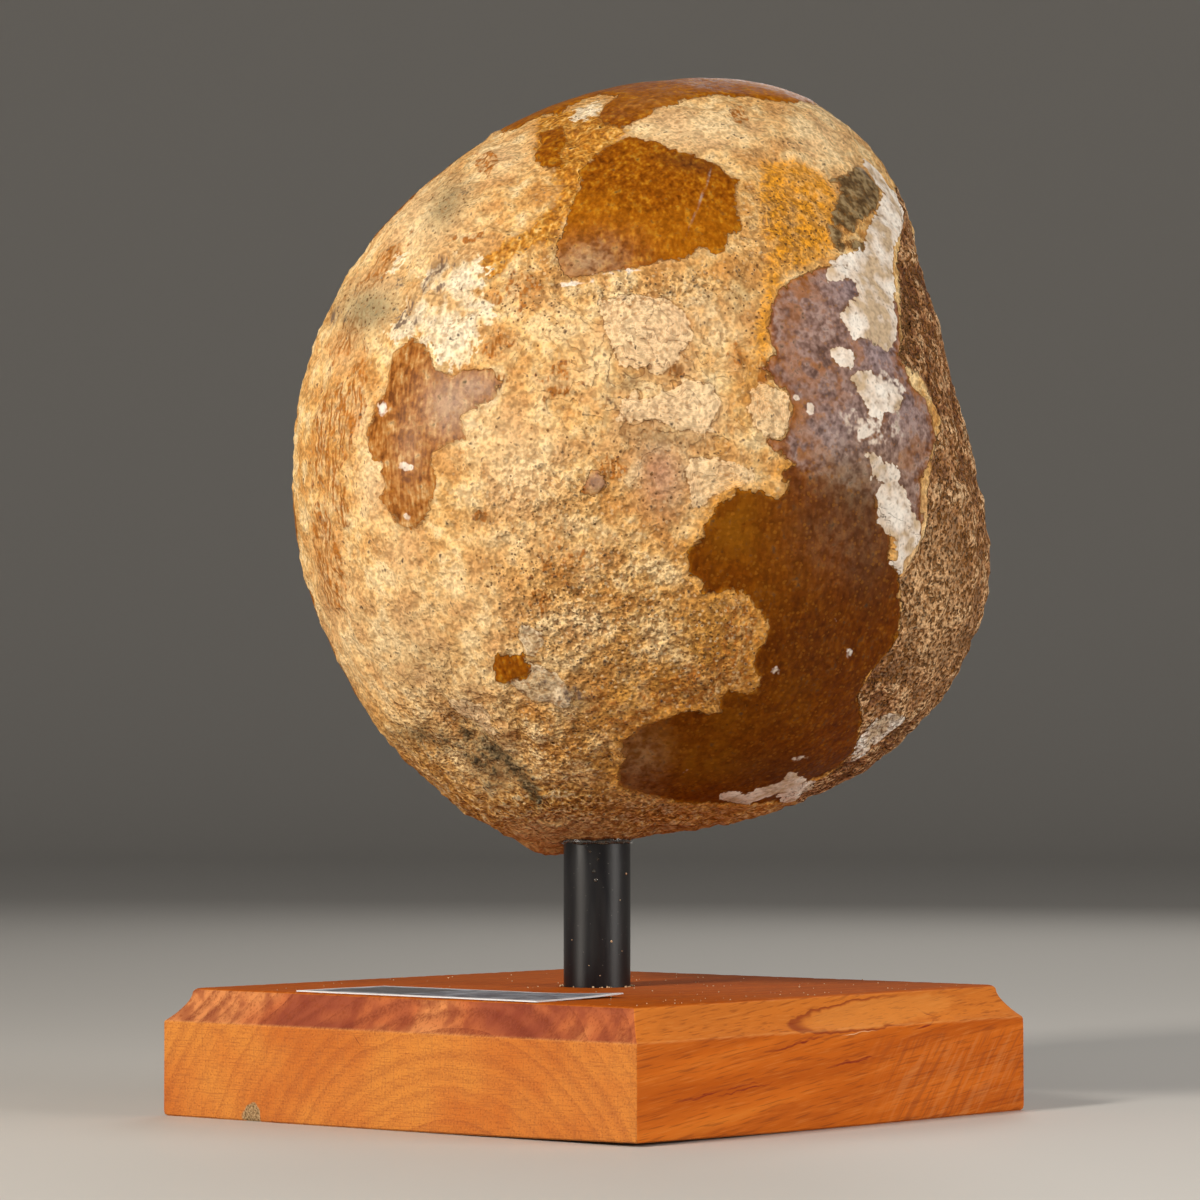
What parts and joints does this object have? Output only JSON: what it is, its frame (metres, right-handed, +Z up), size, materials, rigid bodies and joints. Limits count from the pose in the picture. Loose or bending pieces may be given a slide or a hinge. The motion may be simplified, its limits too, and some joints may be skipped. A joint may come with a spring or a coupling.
{
  "type": "fossil mammoth femur head on stand",
  "caption": "Fossil head of a mammoth femur, the ball of the hip joint, fixed on a short black post in a square moulded wooden base with a small bare paper label.",
  "frame": {"origin": "middle of the base's underside, where the post's axis meets the surface that the stand rests on", "axes": "+Z up along the post, -Y out of the base's front-left face as seen by someone facing the best side of the bone, +X out of its front-right face"},
  "size_m": [0.1774, 0.1525, 0.2597],
  "materials": {
    "fossil_bone": "matt, porous where the skin of the joint has worn away, satin brown where it is left",
    "black_satin": "satin black",
    "clear_glue": "clear and glossy",
    "cherry_wood": "thin satin oil finish with fine saw marks",
    "paper": "matt card"
  },
  "bodies": {
    "root": {"femur_head": "fossil_bone", "post": "black_satin", "glue": "clear_glue", "base": "cherry_wood", "label": "paper"}
  },
  "joints": []
}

------------------------------

WHAT THIS TASK INVOLVES »
Extract all the material, leaving every line as it is.

SOLUTION TO THE PROBLEM »
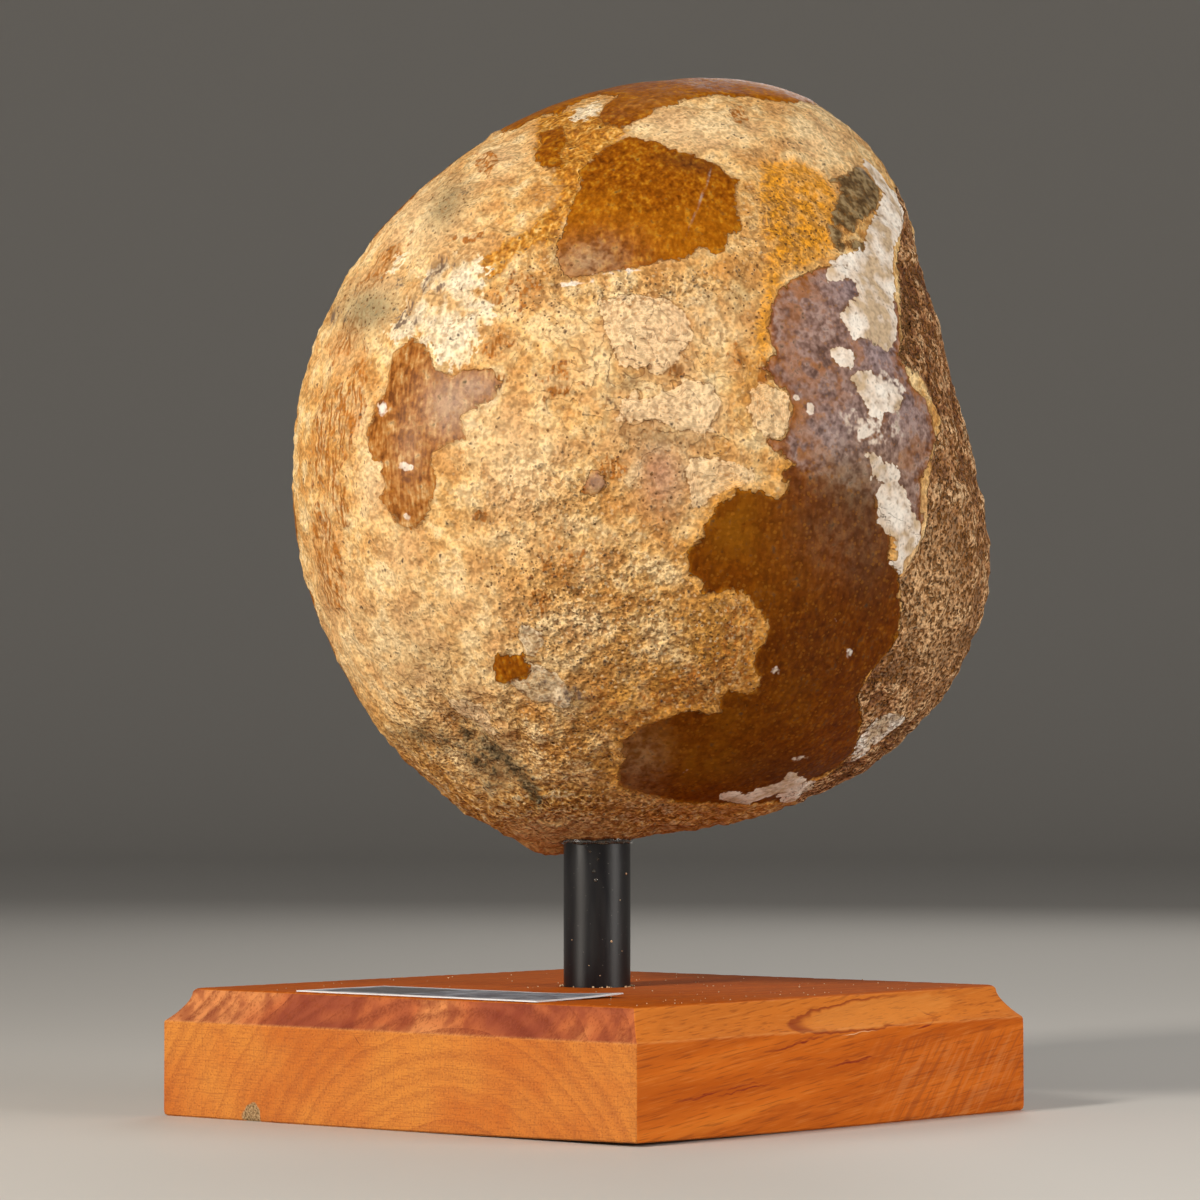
What parts and joints does this object have? Output only JSON: what it is, its frame (metres, right-handed, +Z up), size, materials, rigid bodies and joints. Limits count from the pose in the picture. Loose or bending pieces may be given a slide or a hinge. The motion may be simplified, its limits too, and some joints may be skipped. A joint may come with a spring or a coupling.
{
  "type": "fossil mammoth femur head on stand",
  "caption": "Fossil head of a mammoth femur, the ball of the hip joint, fixed on a short black post in a square moulded wooden base with a small bare paper label.",
  "frame": {"origin": "middle of the base's underside, where the post's axis meets the surface that the stand rests on", "axes": "+Z up along the post, -Y out of the base's front-left face as seen by someone facing the best side of the bone, +X out of its front-right face"},
  "size_m": [0.1774, 0.1525, 0.2597],
  "materials": {
    "fossil_bone": "matt, porous where the skin of the joint has worn away, satin brown where it is left",
    "black_satin": "satin black",
    "clear_glue": "clear and glossy",
    "cherry_wood": "thin satin oil finish with fine saw marks",
    "paper": "matt card"
  },
  "bodies": {
    "root": {"femur_head": "fossil_bone", "post": "black_satin", "glue": "clear_glue", "base": "cherry_wood", "label": "paper"}
  },
  "joints": []
}